Las algas pardas se usan para generar corrientes alternas de varios microamperios. / Josie Weiss (Unsplash)
Las algas pardas se usan para generar corrientes alternas de varios microamperios. / Josie Weiss (Unsplash)

An international team with participation of the Material Science Institute of Madrid (ICMM-CSIC) has increased the electricity generated from alginate, a biodegradable polysaccharide derived from marine seaweeds, by combining it with MXenes, conductive materials made of titanium and carbon or nitrogen which have properties similar to graphene. The developed method, published in the journal  ACS Applied Materials & Interfaces, will allow for the charging of small devices and autonomous energy generation.

MXenes are highly conductive materials with atomic thickness, similar in this regard to graphene. They were discovered in 2011 by the scientist Yury Gogotsi, who is also a co-author of this work. Additionally, MXenes are hydrophilic, so they can be dispersed and processed in water, giving them certain advantages over graphene (which, as a carbon-based material, cannot be dispersed in water). The processing of this material is "more environmentally friendly" because it uses water and "does not require potentially toxic organic elements," explains Bernd Wicklein, a researcher at ICMM-CSIC and an author of the study.

"In our work, we combined two different types of MXenes with alginate, which is edible, biodegradable, and biocompatible," Wicklein details. Although this is not the first time electricity has been generated using this biopolymer, the project's goal was to enhance the triboelectric properties of alginate to develop renewable energy through nanogenerators: "We created synergistic effects that increased alginate's capacity to generate energy," says the ICMM scientist.

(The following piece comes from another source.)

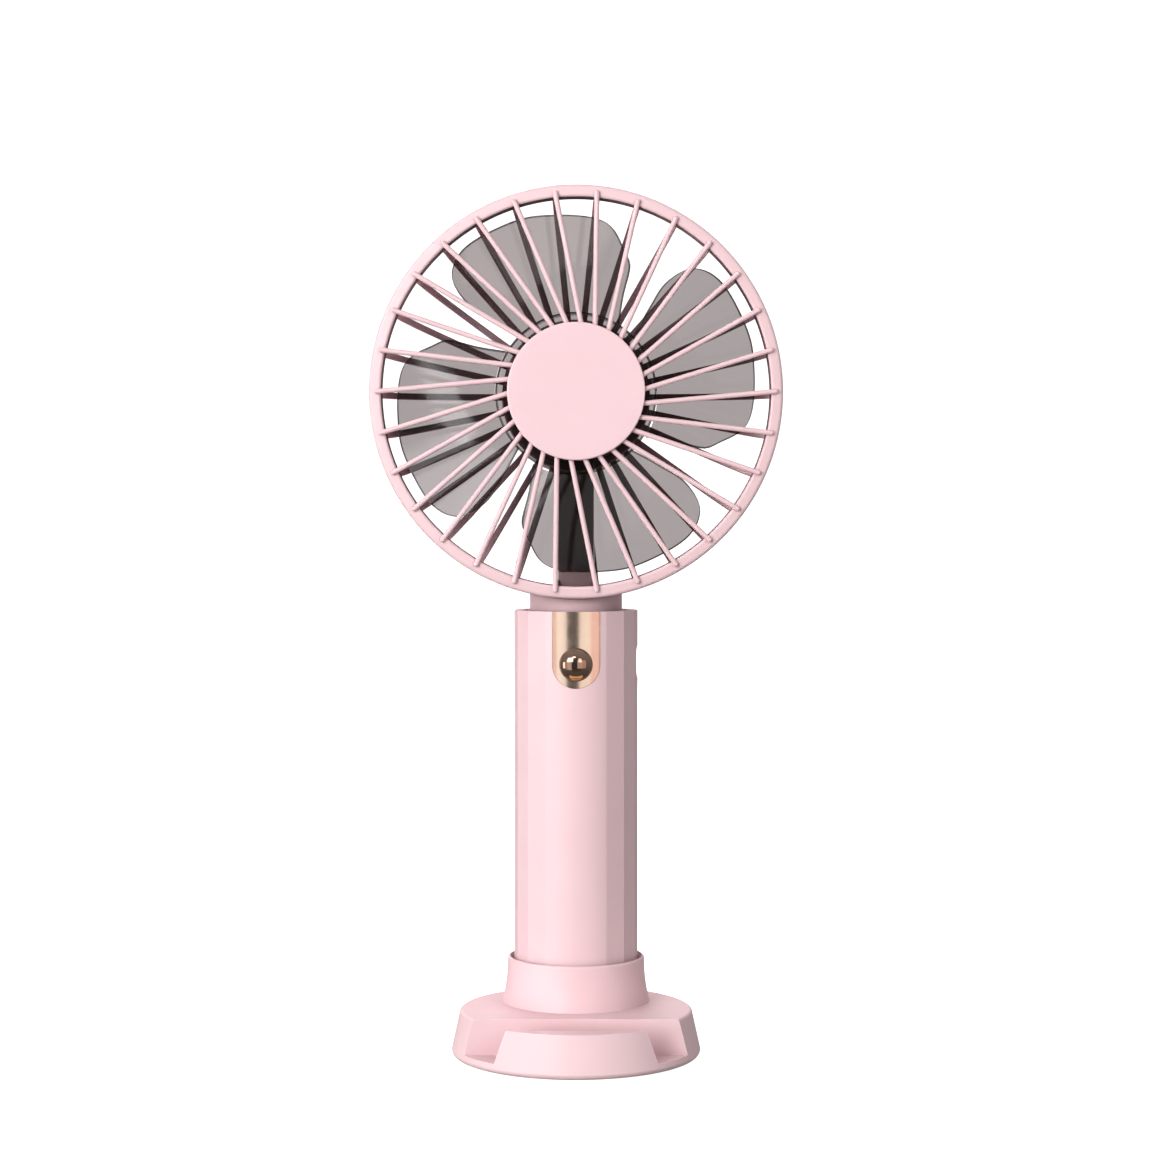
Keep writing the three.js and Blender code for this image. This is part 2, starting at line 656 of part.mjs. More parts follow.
// A brush strip from the end cap to the commutator, on one side of the shaft.
function brush(side) {
  const near = COMMUTATOR_RADIUS + FIT;
  const strip = block([near, MAGNET_BACK_Y + 0.4, -1], [MOTOR_RADIUS - 3, MAGNET_BACK_Y + 0.8, 1]);
  return side > 0 ? strip : spun(strip, 180);
}

function motorScrew(side) {
  const seat = POD_FRONT_Y - REST;
  const x = side * MOTOR_SCREW_X;
  const head = pinY(SCREW_HEAD_RADIUS, seat - SCREW_HEAD_HEIGHT, seat, x, 0);
  const drive = pinY(SCREW_HEAD_RADIUS / 2, seat - 2, seat - SCREW_HEAD_HEIGHT / 2, x, 0, 6);
  return cut(joined(head, pinY(SCREW_RADIUS, seat - 0.5, MOTOR_FRONT_Y + 1, x, 0)), drive);
}

// The motor's leads run down behind it, through the column and the neck, to the board.
function motorLead(side) {
  const ductX = side * 0.9;
  return wire([
    [side * 5, motorBack + 0.3, -3],
    [side * 5, motorBack + 0.9, -3.3],
    [side * 2.6, motorBack + 0.9, -8],
    [ductX, motorBack + 0.75, -13.4],
    [ductX, 8.2, -18],
    [ductX, 6.3, -32],
    [ductX, 5.9, -44],
    [ductX, 5.9, TONGUE_BOTTOM - 0.4 - HEAD_Z],
    [side * 2 - 1.5, 2.6, BOARD_TOP - 1.3 - HEAD_Z],
    [side * 2.2 - 1.5, BOARD_BACK_Y + FIT, BOARD_TOP - 1.5 - HEAD_Z],
  ], LEAD_RADIUS, 6, 26);
}

// ---------------------------------------------------------------- rotor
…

The researcher explains that the triboelectric effect occurs with movement: "You have two surfaces that, when moving, come into contact, and spontaneously, electrons jump from one to the other." When these surfaces are separated, the electron charge between them becomes unbalanced, "and this is precisely the electricity we collect," he adds.

The goal is to generate energy on a small scale: "The power we generate with this movement, which occurs with just the vibrations of the environment, is about 300 milliwatts per square meter. This cannot compete with a solar panel, but it doesn't need to, because it is used for other purposes, such as small devices and, above all, for autonomous energy generation."

This way, small devices like thermometers, light bulbs, or telemedicine devices such as autonomous sensors can be powered. In this context, the researcher mentions previous work in which similar triboelectric devices (but with chitin instead of alginate) were used to analyze patients' urine and detect prostate issues: "The device is activated by the movement generated by the falling urine, and with artificial intelligence algorithms, we analyze those patterns to relate them to pathologies."

Moreover, the formula created is perfectly scalable: "There are already companies producing MXenes on a kilogram scale and selling them, and alginate, our base polymer, has no limitations," Wicklein notes, emphasizing that the process is "easy, economical, and ecological, because everything is water-based." "With this, you can already create large sheets," concludes the scientist, who confesses that he hopes these investigations will move out of the lab and reach society: "We provide ideas that others can also implement."